Prototypes and Demonstrators

Our work aims to reduce resource use by making every piece of timber “work harder and smarter.” We investigate how geometry, material grading, connection design, and assembly logic can be orchestrated to achieve high structural performance with less material. By coupling advanced analysis, computational design, and multi-axis digital fabrication, we develop new families of prefabricated components, interlocking connections, and modular systems that minimize waste, shorten construction time, and increase robustness and reparability.

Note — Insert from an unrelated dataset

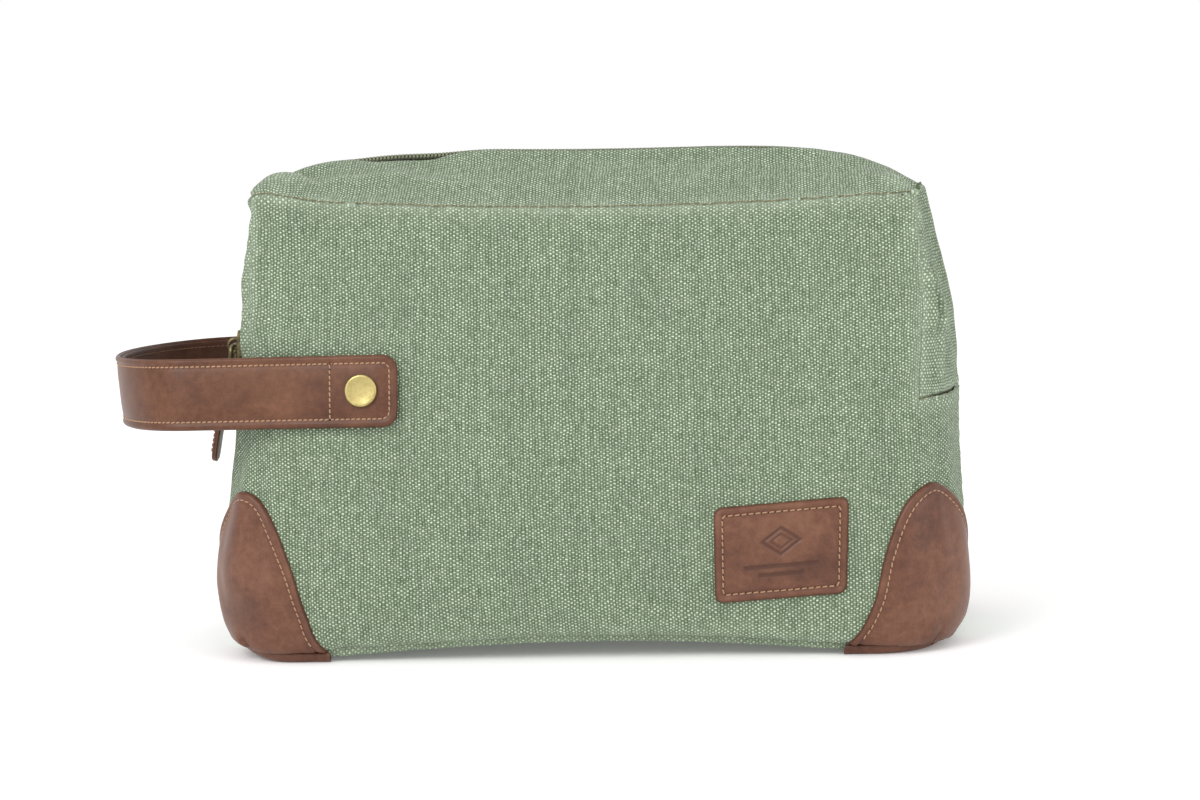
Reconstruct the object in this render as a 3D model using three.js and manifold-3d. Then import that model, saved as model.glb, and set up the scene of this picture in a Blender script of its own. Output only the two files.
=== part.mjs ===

Our research is driven by built work and large-scale prototypes rather than models alone. We do not stop at simulations as we bring digital workflows all the way to fabrication, assembly, and testing. Collaborations with industry, other academic institutes, and communities allow us to implement new structural concepts in real projects and full-scale demonstrators, from pavilions and housing modules to experimental façade, structural connections, and floor systems. These projects stress-test our methods under real constraints (specifically, tolerances, costs, codes, logistics, and most importantly, structural performance) and feed those lessons back into fundamental research.

To support this vision, we develop and contribute to open-source platforms for modeling, analysis, and fabrication of mass timber systems. Our goal is to make structural reasoning and digital fabrication workflows accessible so that architects, engineers, fabricators, and policy-makers can collaborate around a shared, intelligible digital model of the building, from concept to CNC!